The doctors called it dying of a broken heart. My mom was 120 pounds, a little over five feet tall, and was definitely one of those people who gets in more than 10,000 steps a day—she walked everywhere because she was afraid of car accidents and never seeing her family again. Even the healthiest person, when under high stress, can go through life threatening situations silently. Over the months after my dad died, my mom never faltered on the outside. She redid the financial aid applications, switched all the bills into her name, threw my graduation, prom, and college going away parties, and always did it with a smile on her face. 

But she really missed him. I don’t talk about this often, but my parents really were in love. They were married for nearly 25 years. My aunt always told me that they were inseparable while they were together, unlike any other married couple that she had seen before. They did absolutely everything together, other than work, and for a long time, they even did that together because they worked at the same place. She couldn’t bear to live without him and her body knew that. Her blood pressure raised silently but steadily over a 9 month period until one day it just shut down. In her final moments, just before the heart attack hit, she laid there silently in their bed with his pillow just a foot away from her. And she tried to get up, it just hit her and she laid back down and just let go. 

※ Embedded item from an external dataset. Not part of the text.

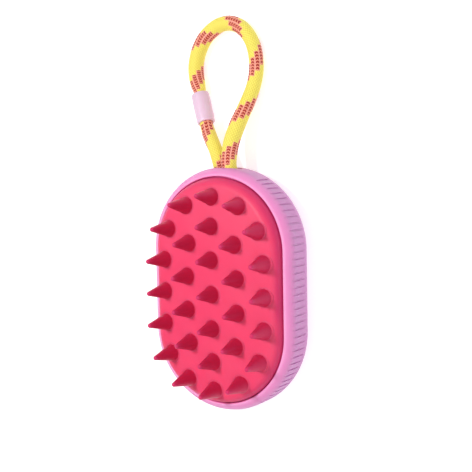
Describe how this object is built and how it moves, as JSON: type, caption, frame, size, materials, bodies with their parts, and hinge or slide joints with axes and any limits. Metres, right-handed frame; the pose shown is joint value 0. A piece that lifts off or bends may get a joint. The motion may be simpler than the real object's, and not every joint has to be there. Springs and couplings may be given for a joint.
{
  "type": "pet bath massage brush",
  "caption": "Palm-held pet bath brush with a soft red bristle pad, a pink ribbed housing and a yellow cord wrist loop.",
  "frame": {"origin": "middle of the flat back that the brush lies on, measured without the wrist loop", "axes": "+Z out of the bristles, +Y along the housing towards the wrist loop, +X to the right seen from above the bristles"},
  "size_m": [0.082, 0.1981, 0.0427],
  "materials": {
    "housing_pink": "satin",
    "carrier_white": "matte",
    "silicone_red": "satin",
    "screw_steel": "satin",
    "cord_yellow": "woven",
    "sleeve_pale_pink": "satin"
  },
  "bodies": {
    "brush": {"front_shell": "housing_pink", "back_cover": "housing_pink", "pad_carrier": "carrier_white", "bristle_pad": "silicone_red", "carrier_screws": "screw_steel", "cord_stopper": "carrier_white", "cord_tails": "cord_yellow"},
    "wrist_loop": {"cord_loop": "cord_yellow", "cord_sleeve": "sleeve_pale_pink"}
  },
  "joints": [
    {"name": "loop_swing", "type": "hinge", "parent": "brush", "child": "wrist_loop", "pos_m": [0, 0.0654, 0.0153], "axis": [1, 0, 0], "range_deg": [0, 95]}
  ]
}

I imagine that the purest form of love is just that simple. It’s standing on the edge of the universe, darkness everlasting, and just falling, having faith that some greater force is going to catch you. It’s just laying back down and letting a massive heart attack from months of built up stress overtake you or letting your small, overly sensitive daughter cry as she watched a small make–believe boy leave his talking bear friend for the 10th time. It doesn’t really make sense in the moment but in the grand scheme of time, after all the tears in your dorm room, hidden panic attacks in Van Pelt, and going through the depressive state that is mourning, it will. I was a result of strong love and that’s why I’m still here despite all of it. It’s just that simple.